The election of 1868, which saw Grant as the Republican candidate, was the first post- Civil War election. The Republican campaign theme — “Let us have peace”— was taken from Grant’s letter of acceptance. After four years of war, three years of wrangling over Reconstruction, and the impeachment of President Johnson, the nation craved the peace Grant pledged to achieve. Johnson was so unpopular that he failed to secure the Democratic party nomination, which instead went to Horatio Seymour. On November 3, 1868, Grant won with 52.7 percent of the popular vote to Seymour’s 47.3 percent. Grant won 26 states for a total of 214 electoral votes, while Seymour carried only 8 states with a total of 80 electoral votes.

William T. Sherman(1820-1891) was raised by Thomas Ewing Sr. and his family after Sherman’s father died in 1829. Sherman graduated from the U.S. Military Academy in 1840. After service in Florida in the Second Seminole War and California during the Mexican War, he married Ellen Ewing, his foster sister, in Washington, D.C. in 1850. Sherman resigned from the army in 1853, and worked in banking in California and New York for the next eight years. From 1859 to 1861, he served as superintendent of a Louisiana military academy. At the outbreak of the war, he moved to St. Louis and was president of a streetcar company before re-entering the army as a colonel. After brief service in the East, he was in the western armies for the balance of the war.
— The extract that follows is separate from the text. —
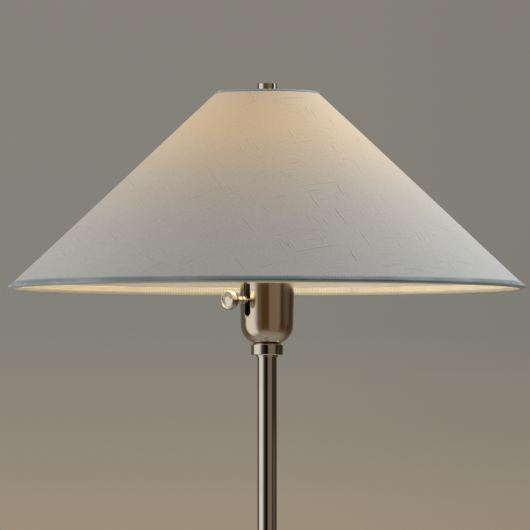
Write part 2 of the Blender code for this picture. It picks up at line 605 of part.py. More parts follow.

Earning praise for his command at the Battle of Shiloh and the siege of Vicksburg, he gained the confidence of Ulysses S. Grant. When Grant rose to overall command of the armies of the United States, he appointed Sherman to succeed him in charge of the western armies. Sherman proceeded into the heart of the South in his Atlanta campaign and then his March to the Sea, ending with the capture of Savannah. Turning north, he pursued Joseph E. Johnston’s army and forced its surrender in North Carolina in April 1865. He served as department commander of the region between the Mississippi River and the Rocky Mountains from 1865 to 1869, when President Grant appointed Sherman to succeed him as Commanding General of the U.S. Army. Sherman published his memoirs in 1875, and resigned as Commanding General in November 1883. He lived most of the rest of his life in New York City. Refusing to be considered as a Republican presidential candidate in 1884, he made one of the most famous political statements of all time: "I will not accept if nominated and will not serve if elected."
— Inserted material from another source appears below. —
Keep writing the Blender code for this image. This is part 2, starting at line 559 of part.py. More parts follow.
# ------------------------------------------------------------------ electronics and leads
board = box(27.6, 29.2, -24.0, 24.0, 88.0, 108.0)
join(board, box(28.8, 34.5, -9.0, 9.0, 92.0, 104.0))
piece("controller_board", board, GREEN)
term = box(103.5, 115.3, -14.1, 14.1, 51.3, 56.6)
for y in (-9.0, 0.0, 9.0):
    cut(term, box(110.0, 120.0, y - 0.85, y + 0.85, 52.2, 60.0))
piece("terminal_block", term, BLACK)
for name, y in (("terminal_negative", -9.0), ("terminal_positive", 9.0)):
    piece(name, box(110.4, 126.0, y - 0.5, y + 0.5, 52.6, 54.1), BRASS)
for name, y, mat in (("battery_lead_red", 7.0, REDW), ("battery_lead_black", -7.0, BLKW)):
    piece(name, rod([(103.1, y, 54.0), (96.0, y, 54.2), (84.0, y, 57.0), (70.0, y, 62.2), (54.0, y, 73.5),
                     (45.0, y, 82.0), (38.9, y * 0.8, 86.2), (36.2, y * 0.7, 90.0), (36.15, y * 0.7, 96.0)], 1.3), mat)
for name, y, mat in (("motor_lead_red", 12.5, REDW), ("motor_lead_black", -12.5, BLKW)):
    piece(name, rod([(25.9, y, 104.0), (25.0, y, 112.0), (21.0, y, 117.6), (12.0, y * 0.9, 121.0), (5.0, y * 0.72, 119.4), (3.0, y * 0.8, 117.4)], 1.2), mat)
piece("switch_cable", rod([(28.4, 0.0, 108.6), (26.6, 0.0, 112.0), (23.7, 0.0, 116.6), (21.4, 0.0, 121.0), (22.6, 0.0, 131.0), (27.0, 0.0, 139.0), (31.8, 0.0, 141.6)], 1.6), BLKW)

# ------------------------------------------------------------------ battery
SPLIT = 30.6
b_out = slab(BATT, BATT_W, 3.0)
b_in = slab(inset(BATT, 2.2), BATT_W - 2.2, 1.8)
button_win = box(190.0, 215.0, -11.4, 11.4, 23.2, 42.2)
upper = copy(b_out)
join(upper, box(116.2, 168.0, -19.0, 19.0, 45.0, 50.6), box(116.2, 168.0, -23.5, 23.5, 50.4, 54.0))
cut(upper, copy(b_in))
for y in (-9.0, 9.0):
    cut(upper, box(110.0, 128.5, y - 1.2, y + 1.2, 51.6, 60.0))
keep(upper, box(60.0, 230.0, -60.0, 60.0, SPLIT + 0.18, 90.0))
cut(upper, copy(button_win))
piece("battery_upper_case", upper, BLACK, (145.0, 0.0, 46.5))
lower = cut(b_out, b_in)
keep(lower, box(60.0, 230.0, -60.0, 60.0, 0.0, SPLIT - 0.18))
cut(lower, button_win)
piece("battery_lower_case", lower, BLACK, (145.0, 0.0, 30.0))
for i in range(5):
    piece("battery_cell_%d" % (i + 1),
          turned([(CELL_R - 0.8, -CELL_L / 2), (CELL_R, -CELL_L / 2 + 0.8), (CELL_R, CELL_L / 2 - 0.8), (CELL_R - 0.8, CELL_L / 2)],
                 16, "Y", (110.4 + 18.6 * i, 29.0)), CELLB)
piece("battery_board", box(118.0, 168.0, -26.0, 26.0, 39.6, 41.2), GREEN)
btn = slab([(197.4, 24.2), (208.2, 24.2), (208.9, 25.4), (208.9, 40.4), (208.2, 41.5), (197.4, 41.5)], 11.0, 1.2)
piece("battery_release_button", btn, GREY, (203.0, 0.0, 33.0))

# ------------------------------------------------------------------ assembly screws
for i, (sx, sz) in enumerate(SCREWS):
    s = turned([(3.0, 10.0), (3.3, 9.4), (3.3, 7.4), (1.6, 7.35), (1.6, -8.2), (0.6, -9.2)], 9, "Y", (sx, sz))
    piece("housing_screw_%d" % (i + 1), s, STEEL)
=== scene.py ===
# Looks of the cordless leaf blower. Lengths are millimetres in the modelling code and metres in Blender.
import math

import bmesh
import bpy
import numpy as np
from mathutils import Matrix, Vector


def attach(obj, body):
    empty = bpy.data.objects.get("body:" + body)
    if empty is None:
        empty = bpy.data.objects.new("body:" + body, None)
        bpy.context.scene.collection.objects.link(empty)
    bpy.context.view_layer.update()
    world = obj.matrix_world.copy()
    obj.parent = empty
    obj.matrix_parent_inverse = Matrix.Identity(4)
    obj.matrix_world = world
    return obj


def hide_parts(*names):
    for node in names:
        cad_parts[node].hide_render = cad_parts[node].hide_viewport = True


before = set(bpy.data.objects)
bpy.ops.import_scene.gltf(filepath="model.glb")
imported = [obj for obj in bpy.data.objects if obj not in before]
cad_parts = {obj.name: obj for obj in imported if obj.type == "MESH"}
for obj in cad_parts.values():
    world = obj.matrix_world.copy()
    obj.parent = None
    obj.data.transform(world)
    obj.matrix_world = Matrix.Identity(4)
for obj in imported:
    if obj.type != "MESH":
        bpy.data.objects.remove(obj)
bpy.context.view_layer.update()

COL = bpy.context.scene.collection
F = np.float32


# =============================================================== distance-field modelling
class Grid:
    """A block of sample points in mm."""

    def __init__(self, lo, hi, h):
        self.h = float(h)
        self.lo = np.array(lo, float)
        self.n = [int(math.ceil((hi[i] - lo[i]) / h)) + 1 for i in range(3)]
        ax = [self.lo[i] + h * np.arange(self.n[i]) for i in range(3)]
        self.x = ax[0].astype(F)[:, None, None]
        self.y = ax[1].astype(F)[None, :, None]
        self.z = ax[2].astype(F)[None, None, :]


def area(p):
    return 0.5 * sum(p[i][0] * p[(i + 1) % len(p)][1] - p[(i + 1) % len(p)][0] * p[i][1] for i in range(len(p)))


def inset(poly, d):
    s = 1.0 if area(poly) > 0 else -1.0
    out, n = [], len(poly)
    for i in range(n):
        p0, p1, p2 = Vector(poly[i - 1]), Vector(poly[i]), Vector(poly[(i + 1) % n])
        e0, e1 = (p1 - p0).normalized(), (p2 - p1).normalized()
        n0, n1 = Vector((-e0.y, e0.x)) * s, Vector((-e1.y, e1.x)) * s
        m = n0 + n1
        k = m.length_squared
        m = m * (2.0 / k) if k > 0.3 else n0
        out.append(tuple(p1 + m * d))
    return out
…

David Dixon Porter (1813-1891) was born in Pennsylvania and began naval service at the age of ten as a midshipman on a ship commanded by his father, Commodore David Porter (1780-1843). He served in the Mexican Navy from 1824 to 1828, when his father was its overall commander. The younger Porter obtained a new appointment as midshipman in the US Navy in 1829, was promoted to lieutenant in 1841, and served in the Mexican War. After the war, he took a leave of absence to command civilian ships. When the Civil War began, Porter returned to active duty. He was promoted to commander and given charge of a flotilla of twenty mortar boats to be used against the forts guarding the entrance of the Mississippi River below New Orleans. They would be a part of the West Gulf Blockading Squadron commanded by Porter’s adoptive brother Captain David G. Farragut (1801-1870). In mid-1862, Porter was ordered to Hampton Roads to aid General George B. McClellan in his Peninsula Campaign. By October, he was back on the Mississippi River, now as Acting Rear Admiral in charge of the Mississippi River Squadron. He quickly became friends with General William T. Sherman and later with General Ulysses S. Grant and played a key role in the siege of Vicksburg. Late in the summer of 1864, Secretary of the Navy Gideon Welles transferred Porter to command the North Atlantic Blockading Squadron and tasked him with closing the port of Wilmington, North Carolina, the last major port open to blockade runners. Cooperating with General Alfred H. Terry, Porter’s fleet successfully captured Fort Fisher, the Confederate fort protecting Wilmington, in January 1865. Porter toured the captured Confederate capital of Richmond, Virginia, with President Abraham Lincoln in April 1865. After the war, Porter served as superintendent of the US Naval Academy from 1865 to 1869. In 1866, he was promoted to vice admiral, and in 1870, he became the second full admiral in US history, behind his adoptive brother Farragut.



[1] The remainder of Porter’s letter read:

            I am quite satisfied that General Grant’s administration will obliterate all traces of the past rebellion. That wonderful practical common sense of his and honesty of purpose, will give him greater power to place this country on its legs again, than any man ever possessed.

            After his administration is over, people will wonder how they ever submitted to such administrations as some of those that preceded him, and will be quite surprised to find that we can really have an honest government.

            You I suppose, will move on to Washington and be obliged to leave that terrestrial paradise of yours, St. Louis.

            I have only one recollection of the latter place, viz. heat, prairie chickens for breakfast dinner and supper, and flies!

            Washington is better in many respects, and like everybody else you will learn to like it. You will certainly meet there the best people in the country.

            I have bought a fine house there and have fitted it up at considerable expense and hope when my tour of duty is over here, to go there and reside, provided the Western people don’t move the capital which they will hardly do as long as there are any traveling expenses to be picked up.

            If I am here when you go to Washington, you mustn’t forget to run down here and see us now and then. This is the best place in the world to get out of the atmosphere of politics.

            Again regretting that I cannot be present to participate in your festivities,

                                                                        I remain Yours very truly & sincerely,

                                                                        D D Porter

[2] Chicago Tribune, December 17, 1868, 1:3.

[3] This copy does not seem to have been made for The Army Reunion: with Reports of the Meetings of the Societies of the Army of the Cumberland; the Army of the Tennessee; the Army of the Ohio; and the Army of Georgia (Chicago: S. C. Griggs and Company, 1869), 272. This volume mentions Porter’s letter only in passing and provides no excerpts, explaining that “His letter was wholly private, and but few extracts could be read from it; these, however, elicited much applause from the hearers.”